After the Charlie Hebdo shooting, more than a million people marched in Paris with 40 heads of state “in the most striking show of solidarity in the West against the threat of Islamic extremism since the September 11 attacks,” according to the New York Times.
The marchers, “people of all races, ages and political stripes swarmed central Paris beneath a bright blue sky, calling for peace and an end to violent extremism.” This in the same city where six months earlier French authorities banned marches demanding an end to Israel’s massacres in Gaza, where nearly 2,200 people were killed by drone strikes, tank and naval shelling, artillery fire, and F16 bombings.
In an farcical piece of irony, Israeli Prime Minister Benjamin Netanyahu, who ordered and presided over the military assault, was standing in the first row of world leaders demonstrating their “unity in outrage” during the staged march.
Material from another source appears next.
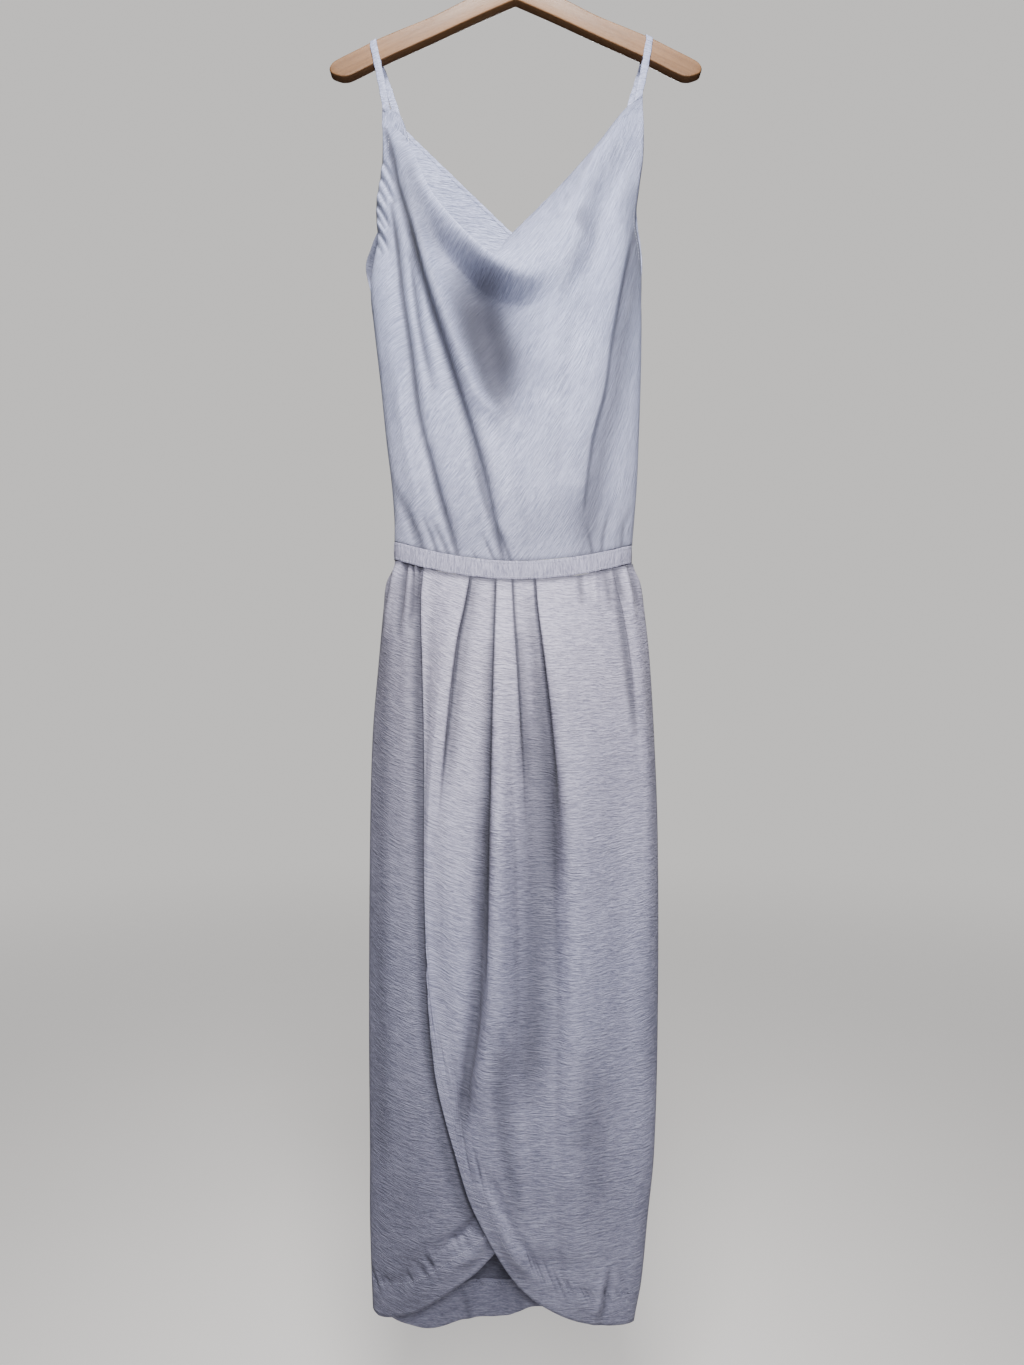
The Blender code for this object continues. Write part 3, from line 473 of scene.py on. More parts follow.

The framing of the Charlie Hebdo narrative as an assault by Islam against Western civilization misrepresents the violence as uniquely Islamic and uniquely evil. Any comparison of the media coverage of mass murderers must recognize that race and ethnicity drive the way those crimes are understood and portrayed. To American and European whites, Islam has always been perceived as a force that needs to be subdued and controlled, usually through violence. It is no surprise that crimes by “Islamists” are depicted by Western media through this lens, in ways that equivalent or more serious crimes by whites are not.